STATED TASK -
Find and copy lines holding "that".

DATA EXCERPT -
_ _ _ _ _
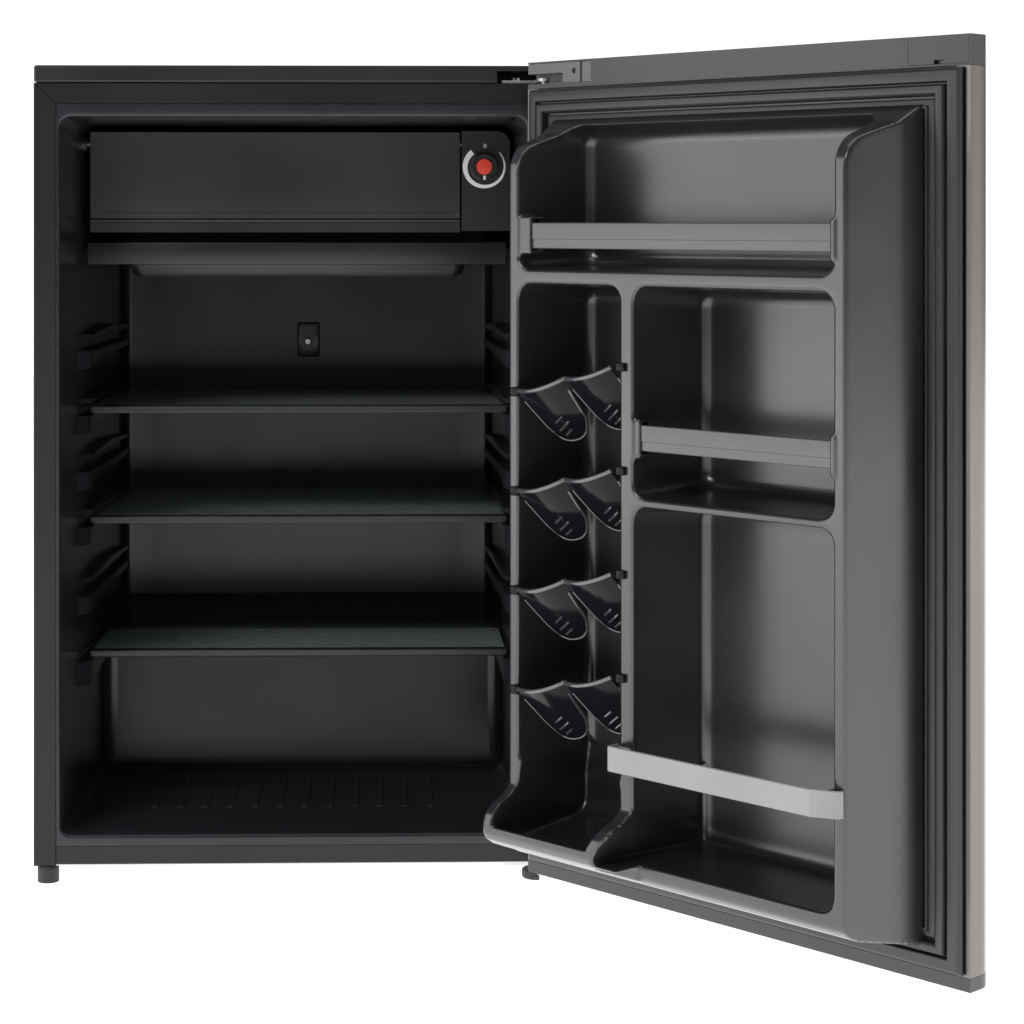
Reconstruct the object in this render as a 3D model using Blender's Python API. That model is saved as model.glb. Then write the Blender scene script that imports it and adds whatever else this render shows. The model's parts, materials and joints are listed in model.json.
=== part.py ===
"""Compact refrigerator with a freezer compartment, its door standing open.

Every size below is in millimetres and is turned into metres where a mesh is made.
X runs left to right across the front, Y runs from the front plane of the cabinet to its
back, and Z is the height above the floor. The pieces are modelled with the door closed;
the door's pivot then turns it to its open rest angle, and the whole assembly is moved
so that the centre of its footprint is the origin.
"""

import math

import bmesh
import bpy
from mathutils import Matrix, Vector

MM = 0.001
GAP = 0.3
SHEET = 1.0

# Cabinet
CAB_W = 527.0
CAB_D = 492.0
BASE_Z = 17.0
SHELL_TOP = 812.0
COVER_TOP = 830.0
FLANGE = 22.5
FLANGE_TOP = 790.7
RAIL_TOP = 36.5

# Liner cavity: its mouth, its back wall, and the step over the compressor
MOUTH = (26.5, 47.9, 500.5, 777.4)
BACK = (43.0, 54.0, 482.0, 768.0)
BACK_Y = 440.0
MOUTH_R = 11.0
BACK_R = 14.0
LINER_T = 2.2
HUMP_Y = 293.0
HUMP_Z = 214.0
HUMP_RISE = 12.0
BAY_Y = 326.0
BAY_TOP = 180.0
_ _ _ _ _
EXERCISE ANSWER -
Reconstruct the object in this render as a 3D model using Blender's Python API. That model is saved as model.glb. Then write the Blender scene script that imports it and adds whatever else this render shows. The model's parts, materials and joints are listed in model.json.
so that the centre of its footprint is the origin.